Let’s take in ideal situation and education levels a child starts earning at the age of 24 yrs

So, till that time I have to take care of his finances right at least till next 14yrs.

Child is 10 yrs old now, we are not counting our increasing salary or sons increasing educational cost and Age change demands which should ideally increase 10% each year.

However, Calculation is

2Lac x 6yrs = 12Lac (Past yrs)            

2Lac x 14 yrs = 28 lacs (Future yrs)   Total = 40 Lac.

If you think what I am investing then – it’s the odds that I run around all time, the energy, the thoughts to make the child understand how to deal with present and future without one parent and importantly sticking in with the kid at all required minutes – This means I am investing my life in to making the events in this phase of his life work for him.


Also your husband mentioned 6 Lacs and that is his 1 year salary. 

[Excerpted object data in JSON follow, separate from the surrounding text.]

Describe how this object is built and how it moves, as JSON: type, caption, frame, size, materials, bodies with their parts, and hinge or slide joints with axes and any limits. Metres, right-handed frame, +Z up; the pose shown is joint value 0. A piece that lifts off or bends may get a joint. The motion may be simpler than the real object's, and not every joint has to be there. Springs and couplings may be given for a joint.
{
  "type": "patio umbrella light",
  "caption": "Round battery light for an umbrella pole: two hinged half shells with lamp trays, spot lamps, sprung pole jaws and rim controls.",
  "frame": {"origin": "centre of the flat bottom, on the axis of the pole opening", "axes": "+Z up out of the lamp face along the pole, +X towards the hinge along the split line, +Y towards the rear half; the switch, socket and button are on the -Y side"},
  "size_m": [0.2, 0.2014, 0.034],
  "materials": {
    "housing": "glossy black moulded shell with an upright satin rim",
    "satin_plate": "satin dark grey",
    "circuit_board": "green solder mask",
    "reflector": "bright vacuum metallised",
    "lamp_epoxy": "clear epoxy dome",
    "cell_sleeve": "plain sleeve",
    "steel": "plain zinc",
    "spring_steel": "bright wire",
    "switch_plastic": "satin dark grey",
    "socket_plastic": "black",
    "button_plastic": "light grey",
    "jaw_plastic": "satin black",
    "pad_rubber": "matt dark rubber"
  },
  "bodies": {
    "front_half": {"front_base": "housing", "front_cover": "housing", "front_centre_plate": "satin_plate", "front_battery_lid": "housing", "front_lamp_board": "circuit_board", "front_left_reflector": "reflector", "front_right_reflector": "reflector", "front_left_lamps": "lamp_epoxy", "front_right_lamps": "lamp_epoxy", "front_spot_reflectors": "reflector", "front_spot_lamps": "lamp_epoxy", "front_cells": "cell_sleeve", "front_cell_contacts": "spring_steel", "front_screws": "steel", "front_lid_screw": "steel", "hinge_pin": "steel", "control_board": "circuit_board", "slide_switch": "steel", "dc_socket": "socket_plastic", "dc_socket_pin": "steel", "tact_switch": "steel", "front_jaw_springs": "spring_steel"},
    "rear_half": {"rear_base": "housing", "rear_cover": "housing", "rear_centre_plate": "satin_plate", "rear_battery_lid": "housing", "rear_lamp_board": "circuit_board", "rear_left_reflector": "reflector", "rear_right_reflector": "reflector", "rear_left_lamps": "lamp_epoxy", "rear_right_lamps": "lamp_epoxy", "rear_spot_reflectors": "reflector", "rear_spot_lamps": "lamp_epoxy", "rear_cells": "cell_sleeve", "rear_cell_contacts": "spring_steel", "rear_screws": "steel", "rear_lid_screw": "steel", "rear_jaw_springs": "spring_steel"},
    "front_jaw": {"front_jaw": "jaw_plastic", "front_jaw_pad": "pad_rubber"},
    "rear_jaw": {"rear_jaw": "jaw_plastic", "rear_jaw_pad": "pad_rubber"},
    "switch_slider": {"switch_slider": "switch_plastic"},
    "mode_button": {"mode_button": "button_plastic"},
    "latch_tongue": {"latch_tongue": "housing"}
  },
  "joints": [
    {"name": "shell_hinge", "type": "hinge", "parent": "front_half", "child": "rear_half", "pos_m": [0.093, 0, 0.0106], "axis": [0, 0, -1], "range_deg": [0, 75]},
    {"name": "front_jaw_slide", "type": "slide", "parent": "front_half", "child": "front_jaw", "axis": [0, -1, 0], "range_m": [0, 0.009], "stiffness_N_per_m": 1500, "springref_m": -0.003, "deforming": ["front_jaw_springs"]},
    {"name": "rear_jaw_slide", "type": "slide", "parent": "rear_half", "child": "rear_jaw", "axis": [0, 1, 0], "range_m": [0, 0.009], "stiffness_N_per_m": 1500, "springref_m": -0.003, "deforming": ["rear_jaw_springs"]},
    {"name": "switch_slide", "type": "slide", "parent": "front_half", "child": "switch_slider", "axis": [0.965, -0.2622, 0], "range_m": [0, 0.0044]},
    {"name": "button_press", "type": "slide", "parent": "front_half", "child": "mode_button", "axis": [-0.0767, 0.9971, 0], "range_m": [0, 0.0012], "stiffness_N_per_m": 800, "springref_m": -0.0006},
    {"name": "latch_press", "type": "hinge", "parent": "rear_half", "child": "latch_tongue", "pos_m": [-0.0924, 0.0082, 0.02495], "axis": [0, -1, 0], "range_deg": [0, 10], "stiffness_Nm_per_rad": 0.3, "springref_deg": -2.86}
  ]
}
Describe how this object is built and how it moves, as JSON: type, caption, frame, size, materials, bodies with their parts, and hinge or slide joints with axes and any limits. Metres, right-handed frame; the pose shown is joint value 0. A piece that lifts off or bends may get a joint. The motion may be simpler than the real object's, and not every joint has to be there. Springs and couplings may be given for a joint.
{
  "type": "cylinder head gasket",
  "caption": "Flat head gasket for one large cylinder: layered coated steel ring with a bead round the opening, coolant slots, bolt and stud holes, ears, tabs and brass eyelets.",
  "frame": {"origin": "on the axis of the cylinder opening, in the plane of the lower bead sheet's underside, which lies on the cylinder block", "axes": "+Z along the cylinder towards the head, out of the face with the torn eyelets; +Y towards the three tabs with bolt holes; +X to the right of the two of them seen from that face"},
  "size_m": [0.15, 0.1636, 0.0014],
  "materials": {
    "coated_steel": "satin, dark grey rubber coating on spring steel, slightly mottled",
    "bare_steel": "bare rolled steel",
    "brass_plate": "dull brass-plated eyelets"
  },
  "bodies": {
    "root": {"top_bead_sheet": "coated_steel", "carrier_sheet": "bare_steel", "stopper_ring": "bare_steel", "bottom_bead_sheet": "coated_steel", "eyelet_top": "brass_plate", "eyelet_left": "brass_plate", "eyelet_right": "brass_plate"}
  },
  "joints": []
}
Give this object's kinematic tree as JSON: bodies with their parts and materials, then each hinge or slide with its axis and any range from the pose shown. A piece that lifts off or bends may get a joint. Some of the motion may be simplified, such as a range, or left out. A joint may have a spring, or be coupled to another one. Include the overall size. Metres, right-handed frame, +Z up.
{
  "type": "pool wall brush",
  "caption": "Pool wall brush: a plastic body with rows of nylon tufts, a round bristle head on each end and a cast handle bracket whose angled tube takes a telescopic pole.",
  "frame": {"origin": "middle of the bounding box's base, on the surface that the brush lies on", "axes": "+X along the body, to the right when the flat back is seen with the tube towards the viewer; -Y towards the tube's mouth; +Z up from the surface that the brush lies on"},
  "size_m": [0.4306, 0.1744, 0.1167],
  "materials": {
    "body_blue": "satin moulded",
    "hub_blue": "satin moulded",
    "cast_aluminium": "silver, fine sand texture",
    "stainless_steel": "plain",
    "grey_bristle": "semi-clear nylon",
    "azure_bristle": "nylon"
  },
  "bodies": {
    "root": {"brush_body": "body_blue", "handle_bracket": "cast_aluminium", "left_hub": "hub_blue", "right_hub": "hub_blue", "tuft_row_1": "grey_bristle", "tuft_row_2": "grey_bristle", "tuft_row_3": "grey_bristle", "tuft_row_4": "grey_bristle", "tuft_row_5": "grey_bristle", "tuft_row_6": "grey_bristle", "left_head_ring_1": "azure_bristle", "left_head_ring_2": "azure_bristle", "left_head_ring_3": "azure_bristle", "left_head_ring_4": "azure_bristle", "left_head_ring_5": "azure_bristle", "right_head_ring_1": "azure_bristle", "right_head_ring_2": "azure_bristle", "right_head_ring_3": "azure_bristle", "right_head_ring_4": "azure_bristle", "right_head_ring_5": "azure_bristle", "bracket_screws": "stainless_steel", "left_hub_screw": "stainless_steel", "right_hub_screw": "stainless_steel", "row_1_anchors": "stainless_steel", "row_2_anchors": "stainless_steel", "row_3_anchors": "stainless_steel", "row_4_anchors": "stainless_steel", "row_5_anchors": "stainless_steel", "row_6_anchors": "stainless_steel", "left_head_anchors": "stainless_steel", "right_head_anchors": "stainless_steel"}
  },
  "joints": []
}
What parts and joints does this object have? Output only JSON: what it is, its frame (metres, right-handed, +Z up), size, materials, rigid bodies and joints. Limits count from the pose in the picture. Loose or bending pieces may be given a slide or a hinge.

Well I agree 1 year salary is huge to say give away ......

But that’s a pronounced salary, I have not verified it .Neither I wish to. My only say is earning less or more does not weaver you off your responsibilities of being a parent.

Similarly,

Just because I am a mother does not mean that I will have to contribute my entire life time as well as my lifetime’s salary to compensate the absence of another parent.   

Let’s assume if he has to do what I do now, then 4 lacs out of the 6 lac that he is talking would get exhausted in the paying for getting admission and the expenses mentioned above.

.

 

shweta   22 April 2015

He has to make arrangements for us to stay secured from where we can look forward to living life without worrying about shelter. Whereas I will still be spending my salary if it increase 10% each year.

The house will still belong to the child who bears his surname, when I will go long unnoticed.

Bringing up a child is like building an organization nothing comes easy and nothing comes cheap.

 

 

Samir N (General Queries) (Business)     22 April 2015

All the discussion above is interesting but has no basis in law whatsoever...


In practice, a husband will give  a certain percentage of cash or immediately convertible assets that he has, to his wife and child, for a one-time settlement. He usually does this if he is inclined to go in for remarriage so that he can restart with a clean slate or just wants to forget his ex- permanently. He has to up the ante to entice his ex-wife into such a one-time settlement. Why? Because there is no statutory provision in Indian law for a one-time divorce settlement or property division (unless purchased through joint earnings or standing in the name of both parties). What is provided in the law is maintenance (implied monthly) and right-to-residence (residence to stay - not a transfer of property). For such maintenance, and only for such a maintenance, accounting of income and expenses kick in.  You cannot approach a Judge with the kind of accounting you have presented to seek a one-time settlement - no matter how just and reasonable your calculations are. He will be totally out of jurisdiction to issue any order for a one-time settlement. He can only approve (not order) a mutual settlement involving a one-time payment. ...And such settlements are not based upon the need of the wife/child but the desperation of the husband...  and it works in the wife's favor. 


Husbands should not go in for one-time settlements unless they are iron-clad and very well drafted because there are just too many pitfalls in the law that allow a wife to approach Courts later despite such settlements.  

SuperHero (Manager)     22 April 2015

Oh God!!!

Sorry If I am being blunt or straight forward. I am not here to hurt you.

You have calculated the entire future of your Son.

How I see is there are many children on this earth with Single parent income.

There are children who don’t have both parents but still they are studying and working hard to make ends meet.

There are very poor people who can’t afford to send Children to private schools nor even to Govt schools.

There are great people who have studied and studying below the average income of an Indian household and have reached greater heights in their professions.

I am being a devil’s advocate here. God forbid nothing should happen like this.

What about Health insurance, Life Insurance and etc.,

 

Life is very short…I will stop here.